EXERCISE OBJECTIVE:
Reproduce all of the material exactly as shown.

GIVEN INFORMATION:
start
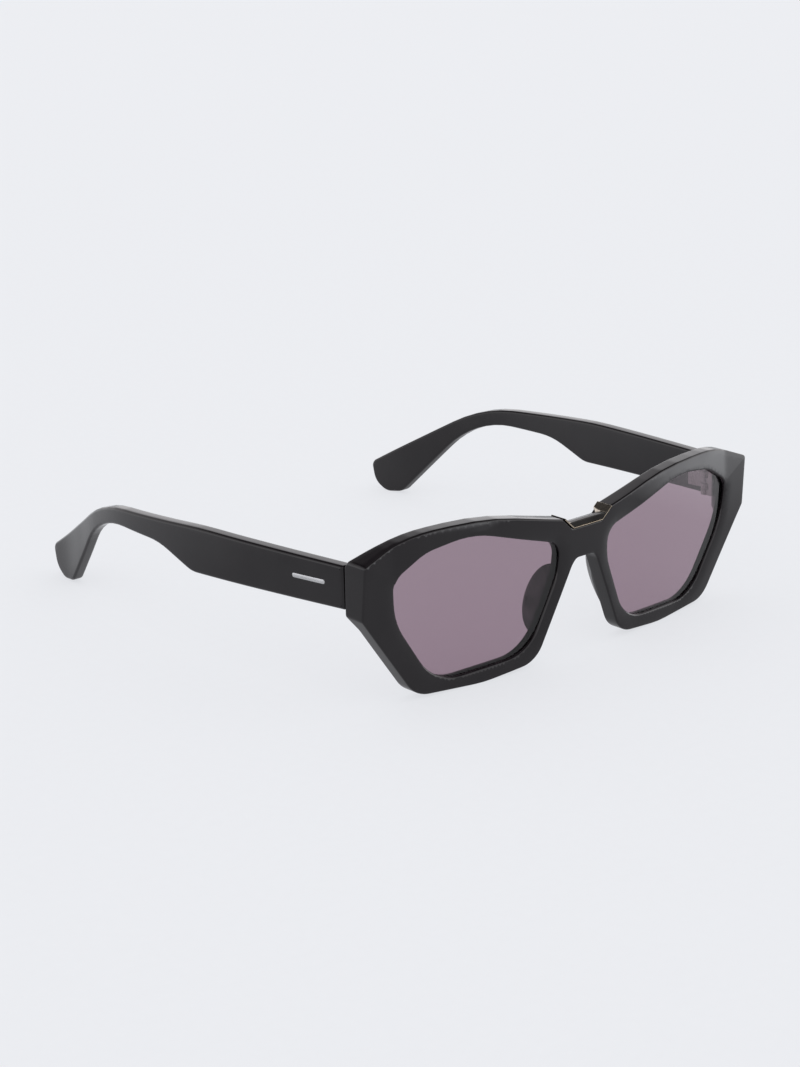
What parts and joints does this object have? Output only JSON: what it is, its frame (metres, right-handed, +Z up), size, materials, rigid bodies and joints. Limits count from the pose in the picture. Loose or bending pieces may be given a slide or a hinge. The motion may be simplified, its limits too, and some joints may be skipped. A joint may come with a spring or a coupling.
{
  "type": "sunglasses",
  "caption": "Cat eye sunglasses: faceted glossy black front, smoky mauve lenses, metal saddle over the bridge, folding temples with bent paddle tips.",
  "frame": {"origin": "on the surface the open glasses stand on, under the middle of their bounding box", "axes": "+X towards the wearer's left, -Y the way the lenses face, +Z up"},
  "size_m": [0.1508, 0.149, 0.044],
  "materials": {
    "acetate": "polished black acetate",
    "lens_tint": "polished smoky mauve tint",
    "trim_gunmetal": "polished dark gunmetal plate",
    "hinge_steel": "satin nickel plated"
  },
  "bodies": {
    "front": {"front_frame": "acetate", "lens_left": "lens_tint", "lens_right": "lens_tint", "bridge_trim": "trim_gunmetal", "nose_pad_left": "acetate", "nose_pad_right": "acetate", "hinge_front_leaf_left": "hinge_steel", "hinge_front_leaf_right": "hinge_steel", "hinge_screw_left": "hinge_steel", "hinge_screw_right": "hinge_steel"},
    "temple_arm_left": {"temple_left": "acetate", "core_wire_left": "hinge_steel", "hinge_temple_leaf_left": "hinge_steel"},
    "temple_arm_right": {"temple_right": "acetate", "core_wire_right": "hinge_steel", "hinge_temple_leaf_right": "hinge_steel"}
  },
  "joints": [
    {"name": "left_temple_fold", "type": "hinge", "parent": "front", "child": "temple_arm_left", "pos_m": [0.0634, -0.05818, 0.03125], "axis": [0, 0.0454, 0.999], "range_deg": [0, 89]},
    {"name": "right_temple_fold", "type": "hinge", "parent": "front", "child": "temple_arm_right", "pos_m": [-0.0634, -0.05818, 0.03125], "axis": [0, -0.0454, -0.999], "range_deg": [0, 82]}
  ]
}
end
WRITTEN REPLY:
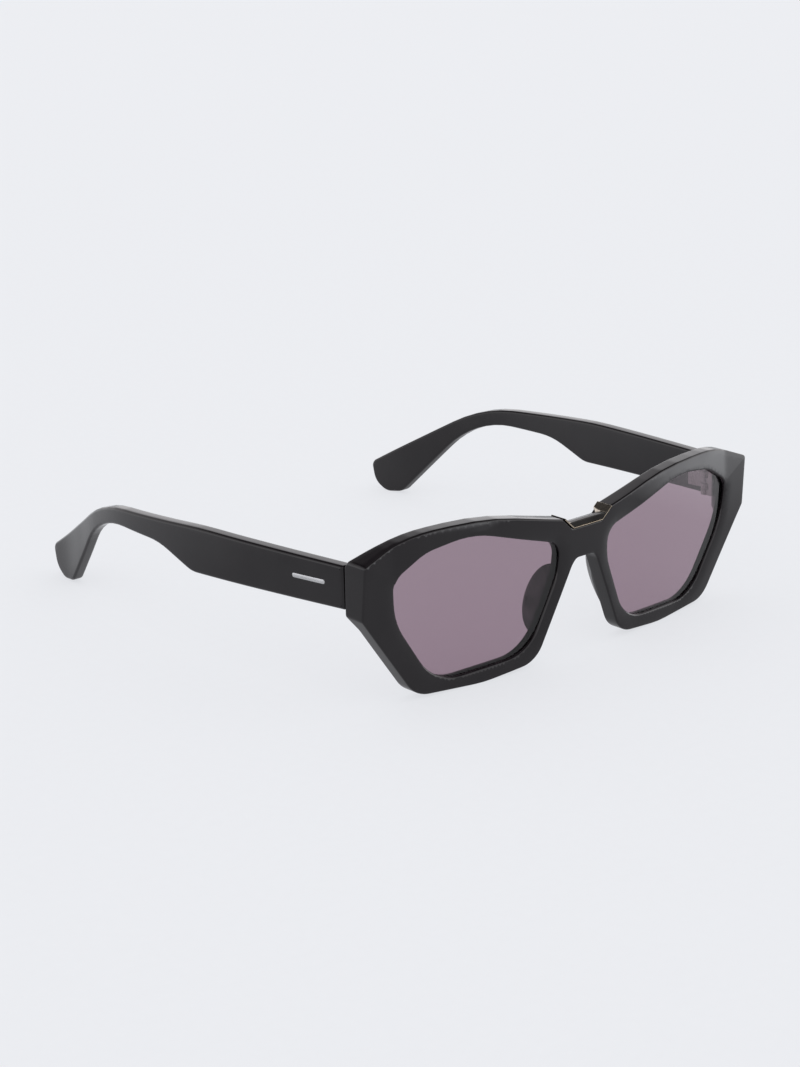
What parts and joints does this object have? Output only JSON: what it is, its frame (metres, right-handed, +Z up), size, materials, rigid bodies and joints. Limits count from the pose in the picture. Loose or bending pieces may be given a slide or a hinge. The motion may be simplified, its limits too, and some joints may be skipped. A joint may come with a spring or a coupling.
{
  "type": "sunglasses",
  "caption": "Cat eye sunglasses: faceted glossy black front, smoky mauve lenses, metal saddle over the bridge, folding temples with bent paddle tips.",
  "frame": {"origin": "on the surface the open glasses stand on, under the middle of their bounding box", "axes": "+X towards the wearer's left, -Y the way the lenses face, +Z up"},
  "size_m": [0.1508, 0.149, 0.044],
  "materials": {
    "acetate": "polished black acetate",
    "lens_tint": "polished smoky mauve tint",
    "trim_gunmetal": "polished dark gunmetal plate",
    "hinge_steel": "satin nickel plated"
  },
  "bodies": {
    "front": {"front_frame": "acetate", "lens_left": "lens_tint", "lens_right": "lens_tint", "bridge_trim": "trim_gunmetal", "nose_pad_left": "acetate", "nose_pad_right": "acetate", "hinge_front_leaf_left": "hinge_steel", "hinge_front_leaf_right": "hinge_steel", "hinge_screw_left": "hinge_steel", "hinge_screw_right": "hinge_steel"},
    "temple_arm_left": {"temple_left": "acetate", "core_wire_left": "hinge_steel", "hinge_temple_leaf_left": "hinge_steel"},
    "temple_arm_right": {"temple_right": "acetate", "core_wire_right": "hinge_steel", "hinge_temple_leaf_right": "hinge_steel"}
  },
  "joints": [
    {"name": "left_temple_fold", "type": "hinge", "parent": "front", "child": "temple_arm_left", "pos_m": [0.0634, -0.05818, 0.03125], "axis": [0, 0.0454, 0.999], "range_deg": [0, 89]},
    {"name": "right_temple_fold", "type": "hinge", "parent": "front", "child": "temple_arm_right", "pos_m": [-0.0634, -0.05818, 0.03125], "axis": [0, -0.0454, -0.999], "range_deg": [0, 82]}
  ]
}